My eyes are increasingly open to the problems I’ll face and - rather than a move towards equality - I’m seeing an escalation of issues alongside a deterioration of hard fought for services, rights and funding.
People with disabilities have always had to operate in a world unwilling to properly accommodate their needs.
We’ve all heard anecdotes about disabled toilets used as stockrooms or blocked off by restaurant tables, about public transport and facilities on-board remaining frustratingly inaccessible, about hate crime, discrimination and obstruction after needless obstruction.
In the past, I’ve been reassured by the thought that those who were battling for change were making progress - a glacial kind of progress, perhaps, but in the right direction.

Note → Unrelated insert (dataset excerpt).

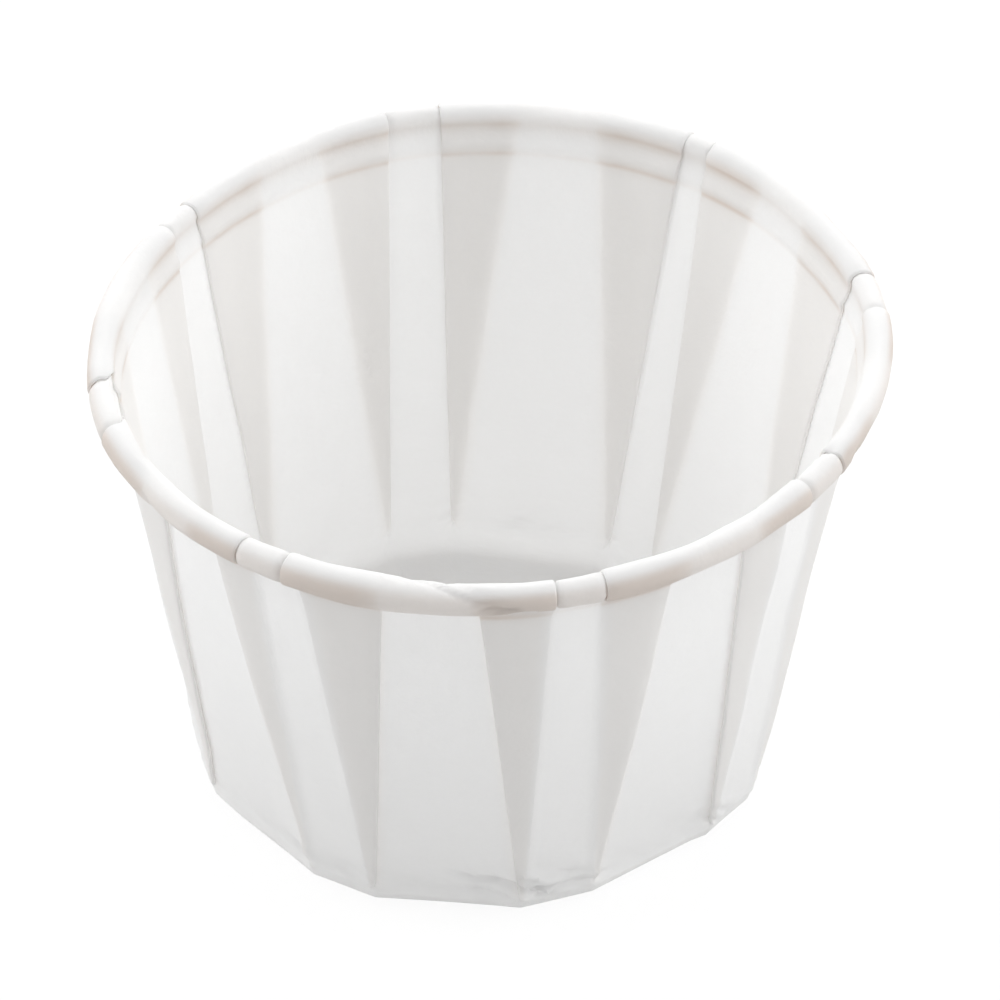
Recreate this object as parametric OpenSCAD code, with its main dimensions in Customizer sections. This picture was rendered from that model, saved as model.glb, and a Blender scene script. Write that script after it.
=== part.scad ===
// Paper souffle cup: one round blank of white paper, drawn into a cup with a
// flat base, pressed box pleats all the way up the wall and an outward rolled rim.
// Units are millimetres. The origin is the centre of the underside, with +Z up.

/* [Cup] */
// Outside diameter of the rolled rim
rim_d = 48; // [44:0.5:54]
// Diameter of the base, across the corners between its flats
base_d = 35; // [31:0.5:38]
// Overall height, from the table to the top of the roll
cup_h = 29.5; // [24:0.5:34]
// Radius of the fold between the base and the wall, at the middle of the paper
corner_r = 0.6; // [0.4:0.1:0.9]

/* [Paper] */
// Thickness of the paper
paper_t = 0.14; // [0.1:0.01:0.16]
// Air left between two layers that are pressed together
layer_gap = 0.06; // [0.05:0.01:0.08]

/* [Pleats] */
// Number of box pleats round the cup
pleat_n = 8; // [6:1:9]
// Width of a narrow outer strip just below the rim
strip_rim_w = 3.4; // [2.6:0.1:4]
// Width of a narrow outer strip at the base
strip_base_w = 4.4; // [3.4:0.1:5.2]
// Width of a wide inner panel just below the rim
panel_rim_w = 5.6; // [4.4:0.1:6.2]
// Turn of the first pleat's strip away from the front
pleat_turn = 14; // [0:1:44]

/* [Rim out of round] */
// How much wider the rim is along its long way than across it
rim_oval = 5.8; // [0:0.2:6]
// Turn of the rim's long way from the first pleat's strip
oval_turn = -45; // [-90:22.5:90]

/* [Rolled rim] */
// Outside diameter of the roll
roll_d = 1.9; // [1.6:0.1:2.2]
// Angle that the paper turns through in the roll
roll_turn = 270; // [180:10:270]
// How far the single sheet of a strip rises in the roll, towards the lands beside it
strip_rise = 0.25; // [0:0.05:0.3]
// Height of the pressed neck under the roll
neck_h = 1.4; // [1.1:0.1:2]
// Depth of the neck, outward from the inside of the wall
neck_depth = 0.14; // [0.06:0.02:0.14]
// Length of the slope at each end of the neck
neck_slope = 0.3; // [0.2:0.05:0.5]

/* [Hidden] */

// Flats round the rolled paper and round the fold at the base
roll_flats = 8;
corner_flats = 2;
// Flats up the wall between the point where the pleats close and the neck
wall_flats = 4;
// Steps in which a pleat opens out into the single sheet above the base
opening_steps = 2;
// Spacing of a pleat's fold lines where they have opened out flat
open_spacing = 0.15;
// Overlap that is left beyond the two folds where a pleat first closes
first_overlap = 0.1;
// Share of the layers' distance by which the bend of a half open pleat is spread
bend_spread = 0.8;
// Angle of the roll over which the sheet of a strip rises
rise_turn = 60;

// Distance between the middles of two pressed layers, and the radius of their fold
layer_pitch = paper_t + layer_gap;
fold_r = layer_pitch / 2;
// Least overlap of a closed pleat
closed_w = 2 * fold_r + first_overlap;
// Half of a pleat, as an angle round the cup
half_turn = 180 / pleat_n;

// The roll: radius at the middle layer, and centre as [radius, height]
roll_r = roll_d / 2 - layer_pitch - paper_t / 2;
roll_centre = [rim_d / 2 - roll_d / 2, cup_h - roll_d / 2];

// The wall is the straight line from the base corner that just touches the roll
base_corner = [base_d / 2, paper_t / 2];
to_roll = roll_centre - base_corner;
taper = atan2(to_roll[0], to_roll[1]) - asin(roll_r / norm(to_roll));
wall_len = sqrt(norm(to_roll) ^ 2 - roll_r ^ 2);
wall_way = [sin(taper), cos(taper)];

// The base corner: length that its radius takes off the wall, and its centre
corner_len = corner_r * tan((90 - taper) / 2);
corner_centre = base_corner + [-corner_len, corner_r];

// Widths along the wall, at a distance s up from the base corner
function between(low, high, s) = low + (high - low) * s / wall_len;
function wall_r(s) = base_corner[0] + wall_way[0] * s;
function half_unit(s) = wall_r(s) * PI / pleat_n;
function half_strip(s) = between(strip_base_w, strip_rim_w, s) / 2;
function half_panel(s) = between(half_unit(0) - strip_base_w / 2, panel_rim_w / 2, s);
function overlap(s) = half_unit(s) - half_strip(s) - half_panel(s);

// Distance up the wall at which the folds close
close_s = closed_w / overlap(wall_len) * wall_len;
neck_s = wall_len - neck_h;

// A station of the section through the wall is
// [point of the middle sheet as [radius, height], direction of its outer face,
//  distance up the wall that sets the pleat's widths, share to which the pleat is closed,
//  rise of a strip's sheet]
function toward(angle) = [cos(angle), sin(angle)];
function on_wall(s, out, share) =
    [base_corner + wall_way * s + toward(-taper) * out, -taper, s, share, 0];
function on_corner(angle) = [corner_centre + corner_r * toward(angle), angle, corner_len, 0, 0];
function on_roll(turn) =
    [roll_centre - roll_r * toward(-taper - turn), -taper - turn, wall_len, 1,
     strip_rise * min(turn / rise_turn, 1)];

stations = concat(
    [for (i = [0 : corner_flats - 1]) on_corner(-90 + (90 - taper) * i / corner_flats)],
    [for (i = [0 : opening_steps])
        let (share = i / opening_steps)
        on_wall(corner_len + (close_s - corner_len) * share, 0, share)],
    [for (i = [1 : wall_flats]) on_wall(close_s + (neck_s - close_s) * i / wall_flats, 0, 1)],
    [on_wall(neck_s + neck_slope, neck_depth, 1)],
    [on_wall(wall_len - neck_slope, neck_depth, 1)],
    [for (i = [0 : roll_flats]) on_roll(roll_turn * i / roll_flats)]
);

// Path of the sheet over half a pleat, as [distance round, level outward], from the
// middle of a wide panel to the middle of a narrow strip. Closed, it runs out to the
// first fold, back to the second and out again, in three layers.
function closed_path(middle, w, unit, rise) = [
    [0, -layer_pitch],
    [middle - w / 2, -layer_pitch],
    [middle + w / 2 - fold_r, -layer_pitch],
    [middle + w / 2, -layer_pitch / 2],
    [middle + w / 2 - fold_r, 0],
    [middle - w / 2 + fold_r, 0],
    [middle - w / 2, layer_pitch / 2],
    [middle - w / 2 + fold_r, layer_pitch],
    [middle + w / 2, layer_pitch],
    [unit, layer_pitch - rise]
];

// The same points on the single flat sheet
last = 9;
function open_path(middle, unit) = [
    for (i = [0 : last])
        i == 0 ? [0, 0] : i == last ? [unit, 0] : [middle + (i - last / 2) * open_spacing, 0]
];

// How far each point of the bend moves out as the bend is spread
bend_levels = [0, 0, 0, -0.4, -1, 1, 0.4, 0, 0, 0];

// Part way from open to closed. The layers part sooner than the folds draw in, and the
// bend is spread, so that the paper never runs through itself inside a tight bend.
function path_at(s, share, rise) =
    let (
        unit = half_unit(s),
        middle = (half_panel(s) + unit - half_strip(s)) / 2,
        closed = closed_path(middle, max(closed_w, overlap(s)), unit, rise),
        open = open_path(middle, unit),
        spread = bend_spread * layer_pitch * share * (1 - share)
    )
    [for (i = [0 : last])
        let (move = closed[i] - open[i])
        open[i] + [move[0] * share, move[1] * sin(90 * share) + bend_levels[i] * spread]];

// Direction square to the path at each of its points, out of the sheet's outer face
function square_to(path, i) =
    i == 0 || i == last
        ? [0, 1]
        : let (along = path[i + 1] - path[i - 1]) [-along[1], along[0]] / norm(along);

// One face of the sheet over a whole pleat: half a pleat and its mirror image
function face_path(s, share, rise, side) =
    let (
        path = path_at(s, share, rise),
        half = [for (i = [0 : last]) path[i] + square_to(path, i) * side * paper_t / 2]
    )
    concat(half, [for (i = [last - 1 : -1 : 1]) [2 * half_unit(s) - half[i][0], half[i][1]]]);

pleat_points = 2 * last;
ring_points = pleat_n * pleat_points;

// A panel's middle is drawn in to the chord at the base and stands on the round at the rim
function draw_in(s, i) =
    let (
        flat = 1 - s / wall_len,
        width = i == 0 ? half_panel(s) : half_strip(s),
        angle = width / wall_r(s) * 180 / PI
    )
    i == 0 || i == last ? 1 - flat * (1 - cos(angle)) : 1;

// The cup goes gradually out of round, from a round base to an oval rim
function stretch(turn, height) =
    1 + rim_oval / (2 * rim_d) * height / cup_h * cos(2 * (turn - pleat_turn - oval_turn));

function ring(station, side) =
    let (
        sheet = station[0],
        out = toward(station[1]),
        s = station[2],
        path = face_path(s, station[3], station[4], side)
    )
    [for (k = [0 : pleat_n - 1], i = [0 : pleat_points - 1])
        let (
            place = sheet + out * path[i][1],
            turn = pleat_turn + half_turn * (2 * k + 1) + path[i][0] / wall_r(s) * 180 / PI,
            r = place[0] * draw_in(s, i) * stretch(turn, place[1])
        )
        [r * sin(turn), -r * cos(turn), place[1]]];

// Points of one face of the sheet: the middle of the base, then ring after ring to the edge
function skin(side) =
    concat([[0, 0, base_corner[1] - side * paper_t / 2]],
        [for (station = stations) each ring(station, side)]);

skin_points = 1 + len(stations) * ring_points;
function point_at(skin_first, row, i) = skin_first + 1 + row * ring_points + i % ring_points;

// Triangles of one face, wound the other way round on the inside
function skin_faces(skin_first, flip) = [
    for (i = [0 : ring_points - 1])
        let (a = point_at(skin_first, 0, i), b = point_at(skin_first, 0, i + 1))
        flip ? [skin_first, b, a] : [skin_first, a, b],
    for (row = [0 : len(stations) - 2], i = [0 : ring_points - 1])
        let (
            a = point_at(skin_first, row, i),
            b = point_at(skin_first, row, i + 1),
            c = point_at(skin_first, row + 1, i + 1),
            d = point_at(skin_first, row + 1, i)
        )
        each flip ? [[a, b, c], [a, c, d]] : [[a, c, b], [a, d, c]]
];

// The cut edge of the blank, inside the roll
function edge_faces() = [
    for (i = [0 : ring_points - 1])
        let (
            a = point_at(0, len(stations) - 1, i),
            b = point_at(0, len(stations) - 1, i + 1),
            c = point_at(skin_points, len(stations) - 1, i + 1),
            d = point_at(skin_points, len(stations) - 1, i)
        )
        each [[a, c, b], [a, d, c]]
];

module cup() {
    color([0.96, 0.96, 0.95])
        polyhedron(
            points = concat(skin(1), skin(-1)),
            faces = concat(skin_faces(0, false), skin_faces(skin_points, true), edge_faces()),
            convexity = 12
        );
}

cup();
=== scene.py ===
# %% [markdown]
# # A pleated paper souffle cup
# The cup is one round blank of white paper. A tool presses it into a flat base and a tapered wall,
# the spare paper round the wall goes into flat box pleats, and the top edge is rolled outward.
# The cup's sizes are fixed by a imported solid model, which is loaded first. Blender makes the finer
# sheet that stands in for that solid: the same folds with true bends, small waves and paper grain.

# %% Load the fixed frame
import math
from collections import namedtuple
import bpy
import numpy as np
from mathutils import Matrix, Vector, noise


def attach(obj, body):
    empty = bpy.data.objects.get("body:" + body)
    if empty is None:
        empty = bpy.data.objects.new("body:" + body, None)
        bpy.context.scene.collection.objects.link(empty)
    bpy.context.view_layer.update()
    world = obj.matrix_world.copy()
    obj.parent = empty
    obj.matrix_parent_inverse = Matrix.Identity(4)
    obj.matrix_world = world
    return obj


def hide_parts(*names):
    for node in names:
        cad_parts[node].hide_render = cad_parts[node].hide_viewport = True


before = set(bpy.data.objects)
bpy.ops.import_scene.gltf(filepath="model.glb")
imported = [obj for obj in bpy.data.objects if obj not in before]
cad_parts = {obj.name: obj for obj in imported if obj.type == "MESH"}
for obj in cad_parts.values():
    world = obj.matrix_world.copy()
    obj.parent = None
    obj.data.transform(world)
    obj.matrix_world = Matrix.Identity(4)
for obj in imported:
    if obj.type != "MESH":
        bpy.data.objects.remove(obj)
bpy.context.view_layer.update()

# %% [markdown]
# ## Sizes
# A real cup of this kind holds about one fluid ounce and is about 48 mm across the rim. Blender works
# in metres, so each size is written in millimetres and scaled once. Turns round the cup are in
# degrees. Only the driving sizes are typed in, and what follows from them, such as the slope of the
# wall, is worked out below. As in the photograph, the base corner is rounder, the neck longer and the
# roll thinner than in the solid model.

# %% Sizes of the cup
MM = 0.001
RIM_D = 48 * MM
BASE_D = 35 * MM
CUP_H = 29.5 * MM
CORNER_R = 1.3 * MM
PAPER_T = 0.12 * MM
LAYER_GAP = 0.02 * MM
PLEATS = 8
PLEAT_STEP = 360 // PLEATS
PLEAT_TURN = 14
STRIP_RIM_W = 3.4 * MM
STRIP_BASE_W = 4.4 * MM
PANEL_RIM_W = 5.6 * MM
ROLL_D = 1.72 * MM
ROLL_TURN = 280
NECK_H = 2.7 * MM

pitch = PAPER_T + LAYER_GAP
roll_r = ROLL_D / 2 - pitch - PAPER_T / 2
roll_centre = np.array([RIM_D / 2 - ROLL_D / 2, CUP_H - ROLL_D / 2])
base_corner = np.array([BASE_D / 2, PAPER_T / 2])
to_roll = roll_centre - base_corner
taper = math.atan2(to_roll[0], to_roll[1]) - math.asin(roll_r / math.hypot(*to_roll))
wall_len = math.sqrt(to_roll @ to_roll - roll_r ** 2)
wall_way = np.array([math.sin(taper), math.cos(taper)])
print("taper", round(math.degrees(taper), 2), "degrees, wall", round(wall_len / MM, 2), "mm")

# %% [markdown]
# ## Widths up the wall
# The folds cut the wall into wide panels on the inside and narrow strips on the outside. Both get
# narrower on the way up while the wall gets longer round, and what is left over goes into the pleats,
# which grow from nothing at the base. Widths are measured round the cup, at a distance s up the wall.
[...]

Faced with the EHRC’s report and the lived experiences of people with disabilities, carers, charity workers and campaigners, I no longer have that confidence.
My belief in the inevitability of a fairer world for disabled people has been eroded in recent years by a callous Tory government, welfare reform and savage local authority cuts.
The EHRC’s report – Being Disabled in Britain 2016: A Journey Less Equal – uses startling data to highlight the disparities between the lives of those with disabilities and those without.
It found that more disabled people than non-disabled live in poverty or are materially deprived, with welfare reforms having a “disproportionate, cumulative impact” on an independent and adequate standard of living for disabled people.
Disabled people are more likely to be in food poverty, to have problems finding housing and to be affected by the bedroom tax.
They are underrepresented in politics, find it harder to access support and transport, experience significant health inequalities, are less likely to be in employment and have lower attainment rates in education.
Soberingly, the report says “the overall picture emerging from the data is that disabled people are facing more barriers and falling further behind.”
As the report says, “it is a badge of shame on our society that millions of disabled people in Britain are still not being treated as equal citizens and are denied the everyday rights others take for granted.”